● **Task to complete**
Repeat the lines of the listing below exactly, starting at the line that contains "thrown_pot = turned(clay_section())" and running through the last line, both included, and only those.

╭──

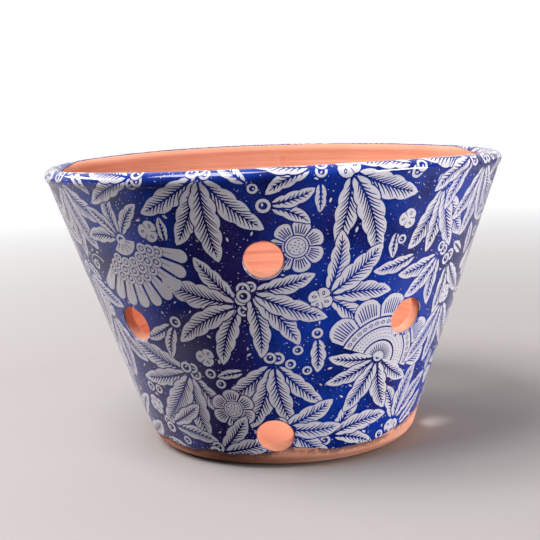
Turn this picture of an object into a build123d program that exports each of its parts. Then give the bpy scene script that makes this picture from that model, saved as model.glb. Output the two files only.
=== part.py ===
from build123d import *
import math
import os

# Overall sizes of the glazed pot, in millimetres
rim_diameter = 203.0
height = 127.5
foot_diameter = 117.8  # where the outer wall's line meets the plane of the foot

# Thicknesses, square to the surface they belong to
clay_thickness = 4.0
glaze_thickness = 0.4
floor_thickness = 10.0

# Lip, corners and foot
lip_radius = 3.4  # the lip is round in section, and rolls out of the wall
lip_roll = 0.3  # how far the lip stands out past the top of the wall
lip_groove_radius = 3.0  # soft hollow under the lip, outside
lip_bend_radius = 20.0  # soft bend inside, where the lip thins to the wall
foot_corner_radius = 10.0
floor_corner_radius = 9.0
foot_ring_width = 10.0
foot_recess = 1.5

# Where the glaze stops, above the foot and over the lip
glaze_foot_height = 7.0
glaze_lip_turn = 150.0  # degrees round the lip from its outermost line

# Air holes, drilled square to the wall in columns, the first of them at the front
air_hole_diameter = 15.0
column_count = 8
low_hole_height = 15.4
middle_hole_height = 63.3
high_hole_height = 92.3
drill_start = 6.0  # outside the wall
drill_reach = 20.0  # inside it, far enough to clear the corner of the floor

# Degrees by which two middle holes stray from their column, as drilled by hand
hand_drift = {1: -1.7, 7: 0.7}

rim_radius = rim_diameter / 2
lip_centre = (rim_radius - lip_radius, height - lip_radius)
lean = math.atan2(rim_radius - lip_roll - foot_diameter / 2, lip_centre[1])


def wall_radius(level, depth):
    """Radius of the leaning wall at a level, at a depth below its glazed surface."""
    return foot_diameter / 2 + level * math.tan(lean) - depth / math.cos(lean)


def on_lip(depth, turn):
    """Point of the lip's section, turned over the crown from its outermost line."""
    angle = math.radians(turn)
    reach = lip_radius - depth
    return (lip_centre[0] + reach * math.cos(angle), lip_centre[1] + reach * math.sin(angle))


def lip_joint(depth):
    """Point just under the lip where its round section runs into the wall's line."""
    side = (wall_radius(lip_centre[1], depth) - lip_centre[0]) * math.cos(lean)
    turn = math.acos(side / (lip_radius - depth))
    return on_lip(depth, -math.degrees(lean + turn))


def foot_corner(depth):
    """Sharp corner of the wall's line and the foot, before it is rounded."""
    level = depth - glaze_thickness
    return (wall_radius(level, depth), level)


def rounded(face, corners):
    for point, radius in corners:
        corner = face.vertices().sort_by_distance(Vector(*point))[0]
        face = fillet(corner, radius)
    return face


def outer_corners(depth):
    """The two outer corners that are rounded, with radii that keep both surfaces parallel."""
    return [
        (foot_corner(depth), foot_corner_radius - depth),
        (lip_joint(depth), lip_groove_radius + depth),
    ]


def turned(section):
    """Solid turned about the pot's axis from a section drawn as radius and height."""
    return revolve(Plane.XZ * section, axis=Axis.Z)


def clay_section():
    depth = glaze_thickness
    inner_depth = glaze_thickness + clay_thickness
    lip_inside = on_lip(depth, 180)
    bend_level = (lip_inside[0] - wall_radius(0, inner_depth)) / math.tan(lean)
    bend = (lip_inside[0], bend_level)
    floor_corner = (wall_radius(floor_thickness, inner_depth), floor_thickness)
    foot_flat = foot_corner(depth)[0] - foot_corner_radius * math.tan(math.pi / 4 - lean / 2)
    ring_inner = foot_flat - foot_ring_width

    inside_and_foot = Polyline(
        lip_inside,
        bend,
        floor_corner,
        (0, floor_thickness),
        (0, foot_recess),
        (ring_inner - foot_recess, foot_recess),
        (ring_inner, 0),
        foot_corner(depth),
        lip_joint(depth),
    )
    lip = ThreePointArc(lip_joint(depth), on_lip(depth, 60), lip_inside)
    section = make_face([inside_and_foot, lip])

    # The bend's arc is no longer than the straight stretch above it allows
    bend_room = 0.9 * (lip_inside[1] - bend_level) / math.tan(lean / 2)
    bend_corner = (bend, min(lip_bend_radius, bend_room))
    return rounded(section, [bend_corner, (floor_corner, floor_corner_radius)] + outer_corners(depth))


def coat_section():
    """Section of the glaze with the outer half of the wall still behind it."""
    glaze_end = on_lip(0, glaze_lip_turn)
    foot_edge, foot_level = foot_corner(0)
    mid_wall = (wall_radius(floor_thickness, glaze_thickness + clay_thickness / 2), floor_thickness)
    under_floor = (foot_edge - 2 * foot_corner_radius, foot_level)
    back_and_foot = Polyline(
        glaze_end, lip_centre, mid_wall, under_floor, foot_corner(0), lip_joint(0)
    )
    lip = ThreePointArc(lip_joint(0), on_lip(0, 60), glaze_end)
    section = rounded(make_face([back_and_foot, lip]), outer_corners(0))
    bare_foot = Rectangle(4 * rim_radius, 2 * glaze_foot_height)
    return section - bare_foot


def air_hole(column, level):
    """Drill, square to the wall, where a column has a hole at a level."""
    turn = 360 / column_count * column + hand_drift.get(column, 0)
    drill = Cylinder(
        air_hole_diameter / 2,
        drill_start + drill_reach,
        align=(Align.CENTER, Align.CENTER, Align.MIN),
    )
    drill = Rot(X=90 + math.degrees(lean)) * Pos(0, 0, -drill_reach) * drill
    return Rot(Z=turn) * Pos(0, -wall_radius(level, 0), level) * drill


def air_holes():
    holes = []
    for column in range(column_count):
        levels = [low_hole_height, high_hole_height] if column % 2 == 0 else [middle_hole_height]
        holes += [air_hole(column, level) for level in levels]
    return holes


def save(name, shape):
    shape.label = name
    export_step(shape, f"parts/{name}.step")


os.makedirs("parts", exist_ok=True)

thrown_pot = turned(clay_section())
coat = turned(coat_section()) - thrown_pot
holes = air_holes()
save("clay_body", thrown_pot - holes)
save("printed_glaze", coat - holes)
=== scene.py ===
"""Orchid pot: a hand-thrown clay body under a printed cobalt glaze, drilled with air holes."""

import cmath
import math
import random

import bpy
import numpy as np
from mathutils import Matrix, Vector, kdtree
from mathutils.geometry import delaunay_2d_cdt


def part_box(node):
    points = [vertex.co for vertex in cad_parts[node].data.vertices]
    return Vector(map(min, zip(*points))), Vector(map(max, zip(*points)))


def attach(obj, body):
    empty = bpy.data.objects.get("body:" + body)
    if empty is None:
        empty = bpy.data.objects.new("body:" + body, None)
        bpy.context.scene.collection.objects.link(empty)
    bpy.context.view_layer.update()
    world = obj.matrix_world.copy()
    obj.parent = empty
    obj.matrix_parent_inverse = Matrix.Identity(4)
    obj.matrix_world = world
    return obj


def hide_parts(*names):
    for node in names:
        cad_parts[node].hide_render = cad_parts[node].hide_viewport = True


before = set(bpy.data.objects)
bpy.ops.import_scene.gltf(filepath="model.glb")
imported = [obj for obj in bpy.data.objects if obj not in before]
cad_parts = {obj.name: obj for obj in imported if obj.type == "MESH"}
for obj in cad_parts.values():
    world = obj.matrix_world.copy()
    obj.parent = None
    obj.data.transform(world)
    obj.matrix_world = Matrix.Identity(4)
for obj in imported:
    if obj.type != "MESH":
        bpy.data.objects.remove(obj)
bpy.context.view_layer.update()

MM = 0.001  # every size below is in millimetres until a mesh is made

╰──

● **Solution for this exercise**
thrown_pot = turned(clay_section())
coat = turned(coat_section()) - thrown_pot
holes = air_holes()
save("clay_body", thrown_pot - holes)
save("printed_glaze", coat - holes)
=== scene.py ===
"""Orchid pot: a hand-thrown clay body under a printed cobalt glaze, drilled with air holes."""

import cmath
import math
import random

import bpy
import numpy as np
from mathutils import Matrix, Vector, kdtree
from mathutils.geometry import delaunay_2d_cdt


def part_box(node):
    points = [vertex.co for vertex in cad_parts[node].data.vertices]
    return Vector(map(min, zip(*points))), Vector(map(max, zip(*points)))


def attach(obj, body):
    empty = bpy.data.objects.get("body:" + body)
    if empty is None:
        empty = bpy.data.objects.new("body:" + body, None)
        bpy.context.scene.collection.objects.link(empty)
    bpy.context.view_layer.update()
    world = obj.matrix_world.copy()
    obj.parent = empty
    obj.matrix_parent_inverse = Matrix.Identity(4)
    obj.matrix_world = world
    return obj


def hide_parts(*names):
    for node in names:
        cad_parts[node].hide_render = cad_parts[node].hide_viewport = True


before = set(bpy.data.objects)
bpy.ops.import_scene.gltf(filepath="model.glb")
imported = [obj for obj in bpy.data.objects if obj not in before]
cad_parts = {obj.name: obj for obj in imported if obj.type == "MESH"}
for obj in cad_parts.values():
    world = obj.matrix_world.copy()
    obj.parent = None
    obj.data.transform(world)
    obj.matrix_world = Matrix.Identity(4)
for obj in imported:
    if obj.type != "MESH":
        bpy.data.objects.remove(obj)
bpy.context.view_layer.update()

MM = 0.001  # every size below is in millimetres until a mesh is made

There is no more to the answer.